Apartado del poder, Togliatti construyó a través del PCI una vasta red capilar de instituciones como la Case del Popolo, clubes de trabajadores donde la gente corriente podía aprender su Marx y su Stalin diarios. El fascista Movimento Sociale Italiano (MSI) siguió siendo durante todo este periodo una cohorte minoritaria formada por lunáticos nostálgicos de Mussolini. Esto creó un extraño equilibrio de poder en una democracia bloqueada en la que nunca se permitió a la izquierda radical ganar el poder electoral, lo que llevó a la formación de un pacto no escrito entre la Democracia Cristiana y el PCI.

Los democristianos se hicieron cargo de la economía, la ley y el orden, los asuntos exteriores y los medios de comunicación, mientras que las circunstancias relegaron al PCI al control de la cultura y las artes. Como resultado, todas las grandes editoriales y la mayoría de los intelectuales, artistas, académicos e instituciones culturales públicas siempre han tenido una perspectiva posmarxista.

Hoy en día, con la izquierda casi inexistente, la derecha ha tenido libertad para hacerse con el control de la esfera cultural. Pero a falta de un enemigo claro, ha tratado la cultura como el medio a través del cual puede marcar su diferencia con la corriente política dominante. Los liberales italianos lo han hecho autoproclamándose defensores de los derechos civiles mientras impulsaban la privatización y los recortes de gastos.
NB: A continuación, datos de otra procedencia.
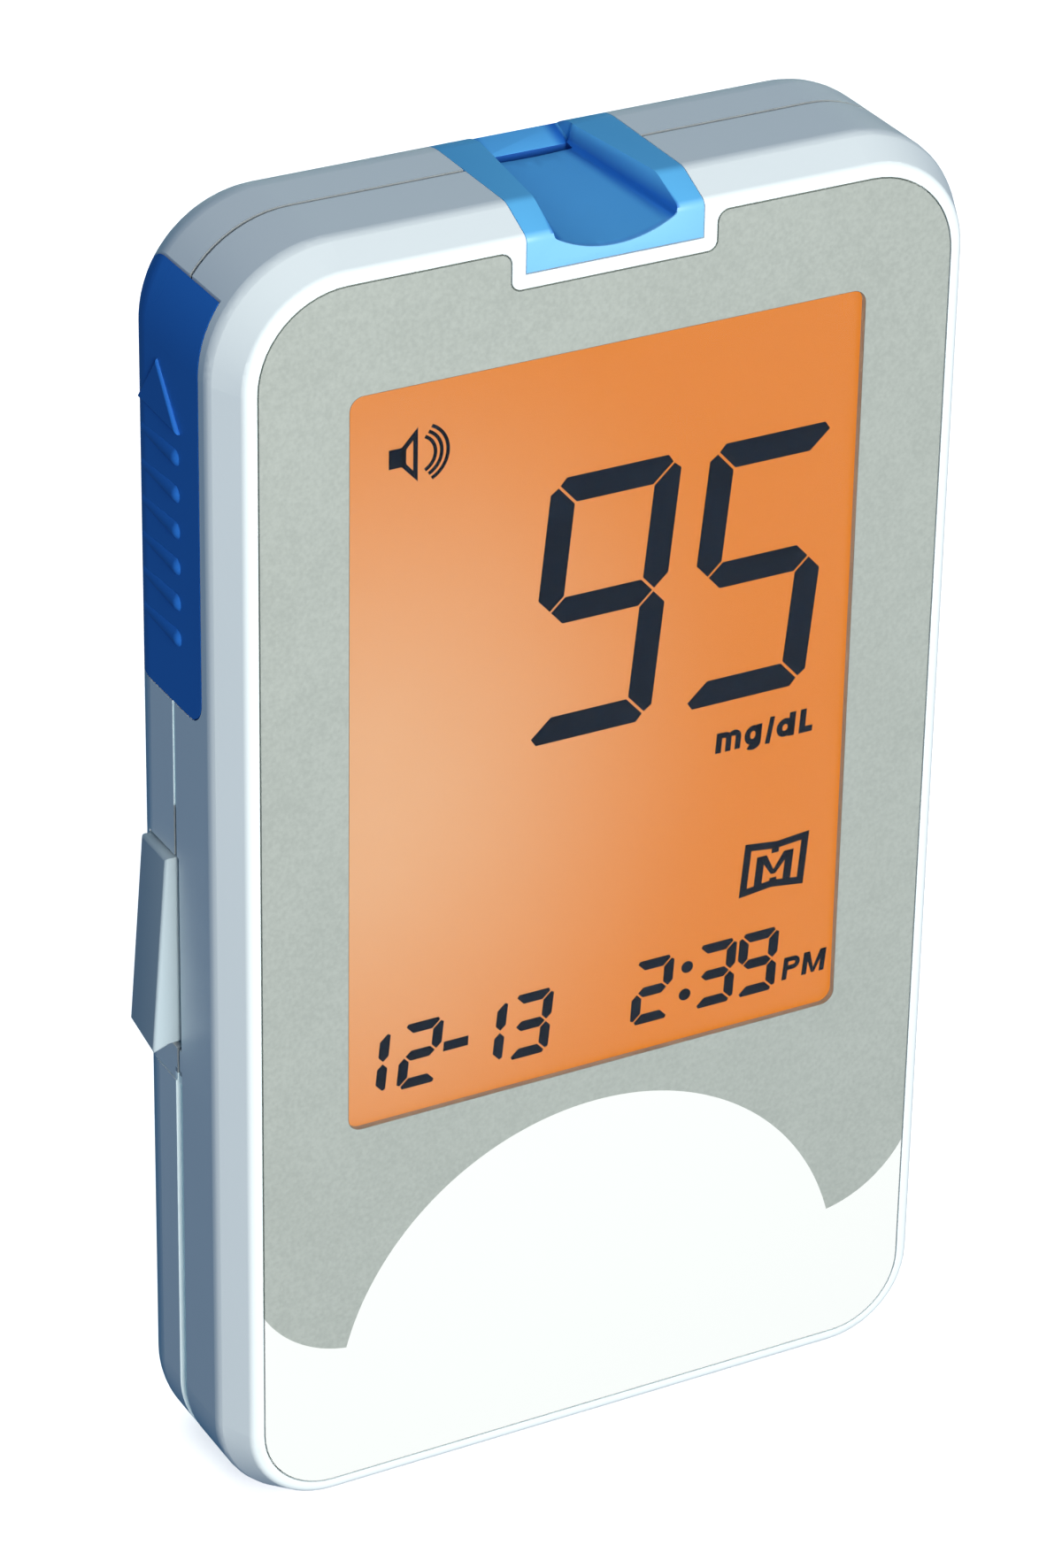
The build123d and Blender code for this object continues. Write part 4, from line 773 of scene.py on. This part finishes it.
def lead_row_tree():
    """Node tree for the gull-wing leads on two sides of one chip, which lies flat round the origin."""
    tree = bpy.data.node_groups.new("chip_leads", "GeometryNodeTree")
    tree.interface.new_socket("Geometry", in_out="INPUT", socket_type="NodeSocketGeometry")
    for name in ("Side Length", "Half Width", "Pitch", "Reach", "Drop", "Lead Width", "Lead Thickness"):
        tree.interface.new_socket(name, in_out="INPUT", socket_type="NodeSocketFloat")
    tree.interface.new_socket("Finish", in_out="INPUT", socket_type="NodeSocketMaterial")
    tree.interface.new_socket("Geometry", in_out="OUTPUT", socket_type="NodeSocketGeometry")
    size = add(tree, "NodeGroupInput").outputs

    spans = add(tree, "ShaderNodeMath", {0: size["Side Length"], 1: size["Pitch"]}, operation="DIVIDE")
    count = add(tree, "ShaderNodeMath", {0: spans}, operation="FLOOR")
    gaps = add(tree, "ShaderNodeMath", {0: count, 1: 1.0}, operation="SUBTRACT")
    run = add(tree, "ShaderNodeMath", {0: gaps, 1: size["Pitch"]}, operation="MULTIPLY")
    start = add(tree, "ShaderNodeMath", {0: run, 1: -0.5}, operation="MULTIPLY")
    first = add(tree, "ShaderNodeCombineXYZ", {"X": size["Half Width"], "Y": start})
    step = add(tree, "ShaderNodeCombineXYZ", {"Y": size["Pitch"]})
    feet = add(tree, "GeometryNodeMeshLine", {"Count": count, "Start Location": first, "Offset": step},
               mode="OFFSET")

    knee = add(tree, "ShaderNodeMath", {0: size["Reach"], 1: 0.5}, operation="MULTIPLY")
    below = add(tree, "ShaderNodeMath", {0: size["Drop"], 1: -1.0}, operation="MULTIPLY")
    shoulder = add(tree, "ShaderNodeCombineXYZ", {"X": knee})
    ankle = add(tree, "ShaderNodeCombineXYZ", {"X": knee, "Z": below})
    toe = add(tree, "ShaderNodeCombineXYZ", {"X": size["Reach"], "Z": below})
    line = add(tree, "GeometryNodeCurvePrimitiveBezierSegment",
               {"Resolution": 6, "Start": (0, 0, 0), "Start Handle": shoulder, "End Handle": ankle,
                "End": toe})
    section = add(tree, "GeometryNodeCurvePrimitiveQuadrilateral",
                  {"Width": size["Lead Width"], "Height": size["Lead Thickness"]})
    lead = add(tree, "GeometryNodeCurveToMesh",
               {"Curve": line, "Profile Curve": section, "Fill Caps": True})
    row = add(tree, "GeometryNodeInstanceOnPoints", {"Points": feet, "Instance": lead})
    other = add(tree, "GeometryNodeTransform", {"Geometry": row, "Rotation": (0, 0, math.pi)})
    both = add(tree, "GeometryNodeJoinGeometry", {"Geometry": row})
    tree.links.new(other.outputs["Geometry"], both.inputs["Geometry"])
    real = add(tree, "GeometryNodeRealizeInstances", {"Geometry": both})
    coated = add(tree, "GeometryNodeSetMaterial", {"Geometry": real, "Material": size["Finish"]})
    add(tree, "NodeGroupOutput", {"Geometry": coated})
    return tree


def loose_boxes(mesh):
    """Lowest and highest corner of each separate solid in a mesh."""
    build = bmesh.new()
    build.from_mesh(mesh)
    bmesh.ops.remove_doubles(build, verts=build.verts, dist=weld_gap)
    waiting = set(build.verts)
    boxes = []
    while waiting:
        edge_of_search = [waiting.pop()]
        found = []
        while edge_of_search:
            corner = edge_of_search.pop()
            found.append(corner.co.copy())
            for edge in corner.link_edges:
                next_corner = edge.other_vert(corner)
                if next_corner in waiting:
                    waiting.remove(next_corner)
                    edge_of_search.append(next_corner)
        boxes.append((Vector(min(axis) for axis in zip(*found)), Vector(max(axis) for axis in zip(*found))))
    build.free()
    return sorted(boxes, key=lambda box: tuple(box[0]))


def chip_leads(finish):
    """Gull-wing leads of the board's chips, a row along each longer side of a chip."""
    pitch = 0.65
    lead_width = 0.28
    lead_thickness = 0.15
    reach = 0.85
    board_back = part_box("main_board")[1].y
    turn_upright = Matrix(((1, 0, 0), (0, 0, 1), (0, -1, 0)))
    turn_across = Matrix(((0, 1, 0), (0, 0, 1), (1, 0, 0)))
    tree = lead_row_tree()
    sockets = {item.name: item.identifier for item in tree.interface.items_tree if item.in_out == "INPUT"}
    joined = bmesh.new()
    for low, high in loose_boxes(nodes["board_chips"].data):
        size = high - low
        upright = size.z >= size.x
        height = size.y / 2
        values = {"Side Length": max(size.x, size.z) - pitch * MM,
                  "Half Width": min(size.x, size.z) / 2,
                  "Pitch": pitch * MM,
                  "Reach": reach * MM,
                  "Drop": height - lead_thickness * MM / 2,
                  "Lead Width": lead_width * MM,
                  "Lead Thickness": lead_thickness * MM,
                  "Finish": finish}
        source = bpy.data.objects.new("chip_leads_source", bpy.data.meshes.new("chip_leads_source"))
        bpy.context.scene.collection.objects.link(source)
        rows = source.modifiers.new("chip_leads", "NODES")
        rows.node_group = tree
        for name, value in values.items():
            rows[sockets[name]] = value
        made = bpy.data.meshes.new_from_object(source.evaluated_get(bpy.context.evaluated_depsgraph_get()))
        bpy.data.objects.remove(source)
        middle = Vector(((low.x + high.x) / 2, board_back + height, (low.z + high.z) / 2))
        turn = turn_upright if upright else turn_across
        made.transform(Matrix.Translation(middle) @ turn.to_4x4())
        joined.from_mesh(made)
    bmesh.ops.recalc_face_normals(joined, faces=joined.faces)
    mesh = bpy.data.meshes.new("chip_leads")
    joined.to_mesh(mesh)
    joined.free()
    place_piece("chip_leads", mesh, finish, "case")


# ------------------------------------------------------------------ studio
def opal_acrylic():
    """Opal acrylic sheet lit from below: an even pale glow under a matte surface, with a faint cloudiness."""
    cloud_mm = 300.0
    material, tree, surface, place = start_finish(
        "opal_acrylic_lit_from_below", {"Roughness": 0.7, "IOR": 1.49, "Emission Strength": 0.6})
    cloud = add(tree, "ShaderNodeTexNoise", {"Vector": place, "Scale": grains(cloud_mm), "Detail": 2.0})
    tone = add(tree, "ShaderNodeMix", {"Factor": cloud, "A": linear("F8F8F8"),
                                       "B": linear("F3F4F5")}, data_type="RGBA")
    connect(surface, {"Base Color": tone, "Emission Color": tone})
    return material


def studio_floor():
    """Round shooting table, flat under the meter and curving up far from it on every side."""
    flat_radius = 2.0
    rim_radius = 1.0
    rim_height = 3.0
    segments = 96
    profile = [(0.5, 0.0), (flat_radius, 0.0)]
    profile += arc(flat_radius, rim_radius, rim_radius, rim_radius, -80, 0, 8)
    profile += [(flat_radius + rim_radius, rim_height)]
    build = bmesh.new()
    middle = build.verts.new((0, 0, 0))
    inner = None
    for radius, height in profile:
        ring = [build.verts.new((radius * math.cos(2 * math.pi * turn / segments),
                                 radius * math.sin(2 * math.pi * turn / segments), height))
                for turn in range(segments)]
        for turn in range(segments):
            after = (turn + 1) % segments
            if inner:
                build.faces.new((inner[turn], ring[turn], ring[after], inner[after]))
            else:
                build.faces.new((middle, ring[turn], ring[after]))
        inner = ring
    mesh = bpy.data.meshes.new("studio_floor")
    build.to_mesh(mesh)
    build.free()
    mesh.shade_smooth()
    mesh.materials.append(opal_acrylic())
    floor = bpy.data.objects.new("studio_floor", mesh)
    bpy.context.scene.collection.objects.link(floor)
    floor.visible_diffuse = False
    floor.visible_glossy = False
    return floor


def studio():
    """Pale floor, soft lights and the camera."""
    world = bpy.data.worlds.new("studio_air")
    bpy.context.scene.world = world
    world.use_nodes = True
    air = world.node_tree.nodes["Background"]
    air.inputs["Color"].default_value = linear("62B6FF")
    air.inputs["Strength"].default_value = 0.17

    floor_only = bpy.data.collections.new("floor_only")
    floor_only.objects.link(studio_floor())
    middle = Vector((0, 0, 0.05))
    # Name, way towards it, distance, size, watts, colour, all that it lights (None: everything), mirrored.
    lamps = [
        ("front_softbox", Vector((-0.085, -0.93, 0.30)), 1.3, (0.8, 0.8), 26.0, "FFF8F0", None, True),
        ("back_softbox", Vector((0.4, 1.0, 0.09)), 1.6, (1.2, 0.3), 26.0, "F7FDEA", None, False),
        ("floor_wash", Vector((0.0, 0.1, 1.0)), 1.6, (1.6, 1.6), 14.0, "FFFFFF", floor_only, True),
    ]
    for name, toward, distance, size, power, colour, lit_only, mirrored in lamps:
        lamp = bpy.data.lights.new(name, "AREA")
        lamp.shape = "RECTANGLE"
        lamp.size, lamp.size_y = size
        lamp.energy = power
        lamp.color = linear(colour)[:3]
        lamp_object = bpy.data.objects.new(name, lamp)
        bpy.context.scene.collection.objects.link(lamp_object)
        lamp_object.location = middle + toward.normalized() * distance
        lamp_object.rotation_euler = (-toward).to_track_quat("-Z", "Y").to_euler()
        lamp_object.visible_glossy = mirrored
        if lit_only:
            lamp_object.light_linking.receiver_collection = lit_only

    lens = bpy.data.cameras.new("camera")
    lens.sensor_fit = "VERTICAL"
    lens.sensor_height = 36.0
    lens.lens = 136.8
    lens.clip_start = 0.01
    lens.clip_end = 20.0
    # Three-quarter view from the left and above: the camera's own axes, and where it stands.
    camera = bpy.data.objects.new("camera", lens)
    bpy.context.scene.collection.objects.link(camera)
    right = Vector((0.88034793, -0.47405328, 0.016156))
    up = Vector((0.21786245, 0.43437087, 0.87398964))
    away = -Vector((0.42133536, 0.76589518, -0.48567591))
    stand = Vector((-0.17611, -0.3174, 0.2516))
    camera.matrix_world = Matrix((
        (right.x, up.x, away.x, stand.x),
        (right.y, up.y, away.y, stand.y),
        (right.z, up.z, away.z, stand.z),
        (0, 0, 0, 1)))
    bpy.context.scene.camera = camera
    bpy.context.scene.view_settings.view_transform = "Standard"


# ------------------------------------------------------------------ dressing
grey_abs = moulded_plastic("abs_moulded_satin_blue_grey", "B4C6CD", "ADC0C8", 0.34)
sky_blue_abs = moulded_plastic("abs_moulded_satin_sky_blue", "62BDF8", "5BB5F2", 0.36)
sky_blue_port = port_plastic()
deep_blue_abs = moulded_plastic("abs_moulded_semi_gloss_deep_blue", "2F7BDA", "2B74D1", 0.26)
ivory_lcp = moulded_plastic("liquid_crystal_polymer_ivory", "D9D4C4", "CFC9B6", 0.5)
natural_pom = moulded_plastic("acetal_natural_white", "E4E6E4", "DADCDB", 0.4)
black_pbt = moulded_plastic("pbt_moulded_black", "1B1C1E", "232427", 0.45)
black_epoxy = moulded_plastic("epoxy_package_black", "19191B", "222225", 0.6, 0.2, 0.01)
white_pc = moulded_plastic("polycarbonate_reflector_white", "F2F2EE", "EAEAE4", 0.5)
opal_sheet = moulded_plastic("polycarbonate_sheet_opal", "F0D2B6", "EBC8A6", 0.55)
amber_lens = moulded_plastic("epoxy_lens_amber", "F2B14A", "EBA23C", 0.25)
tape_film = moulded_plastic("acrylic_adhesive_film", "D8D8D2", "CDCDC6", 0.7, 0.4, 0.01)
polyester_film = moulded_plastic("polyester_film_formed", "C9C7BB", "BDBBAE", 0.25)
nickel_sheet = drawn_metal("nickel_plated_steel_rolled", "C8C6C0", "B9B7B0", 0.3, stretch=(1, 1, 0.15))
gold_sheet = drawn_metal("gold_plated_bronze_rolled", "E3B65A", "D2A347", 0.28, stretch=(1, 1, 0.15))
spring_wire = drawn_metal("spring_steel_drawn_bright", "BFBFBF", "A9A9AA", 0.28, stretch=(1, 1, 0.3))
zinc_steel = drawn_metal("steel_zinc_plated_turned", "BDBFC2", "A7AAAE", 0.35)
tinned_lead = drawn_metal("copper_alloy_tin_plated_stamped", "C9CBCE", "B4B6BA", 0.35, stretch=(1, 0.3, 1))
label_film = moulded_plastic("polyester_label_film_matte", "F3F4F1", "ECEDEA", 0.62, grain_mm=0.3)
edge_ink = moulded_plastic("screen_ink_warm_grey", "B8A48E", "AE9A84", 0.6, grain_mm=0.2)
window_acrylic = clear_acrylic()
basket_steel = drawn_metal("steel_pressed_tinned", "A9AAAC", "98999B", 0.4)

dress(shell_plastic(), "front_casing", "back_casing", "battery_cover")
dress(printed_plate_film(), "faceplate")
dress(window_acrylic, "display_window")
dress(backlit_display_glass(), "lcd_glass")
dress(sky_blue_abs, "set_button")
dress(sky_blue_port, "strip_port_guide")
dress(deep_blue_abs, "ejector_slider")
dress(grey_abs, "side_key")
dress(tape_film, "plate_tape")
dress(white_pc, "lcd_holder")
dress(opal_sheet, "backlight_diffuser")
dress(amber_lens, "backlight_leds")
dress(striped_elastomer(), "lcd_connector")
dress(board_laminate(), "main_board")
dress(black_epoxy, "board_chips")
dress(ivory_lcp, "strip_connector", "key_plunger")
dress(gold_sheet, "strip_contacts", "speaker_contacts")
dress(natural_pom, "ejector_carriage")
dress(spring_wire, "ejector_spring")
dress(black_pbt, "key_switch", "set_switch")
dress(basket_steel, "speaker")
dress(polyester_film, "speaker_cone")
dress(open_cell_foam(), "speaker_gasket")
dress(cell_sleeve(), "battery_cells")
dress(nickel_sheet, "battery_bridge", "battery_positive", "battery_negative", "battery_springs")
dress(zinc_steel, "case_screws", "board_screws")

softened("strip_port_guide", sky_blue_port, "case", 0.25, (0.06, 0))
softened("side_key", grey_abs, "key", 0.45, (0, 0.42))
display_marks(display_ink())
inked_window(window_acrylic, edge_ink)
live_ejector_spring(spring_wire)
blank_label(label_film)
chip_leads(tinned_lead)
studio()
Mientras tanto, los postfascistas —obligados a seguir la línea fiscal impuesta por Bruselas— han tenido que exagerar sus diferencias culturales para enmascarar el consenso neoliberal compartido entre ellos y sus oponentes liberales.

Mientras los postfascistas y los liberales sigan estando de acuerdo sobre el tamaño del déficit italiano, la dureza de la política migratoria y el peligro del gasto público a gran escala para la economía, los museos y los programas de televisión seguirán siendo los únicos lugares en los que las diferencias políticas puedan salir a la luz.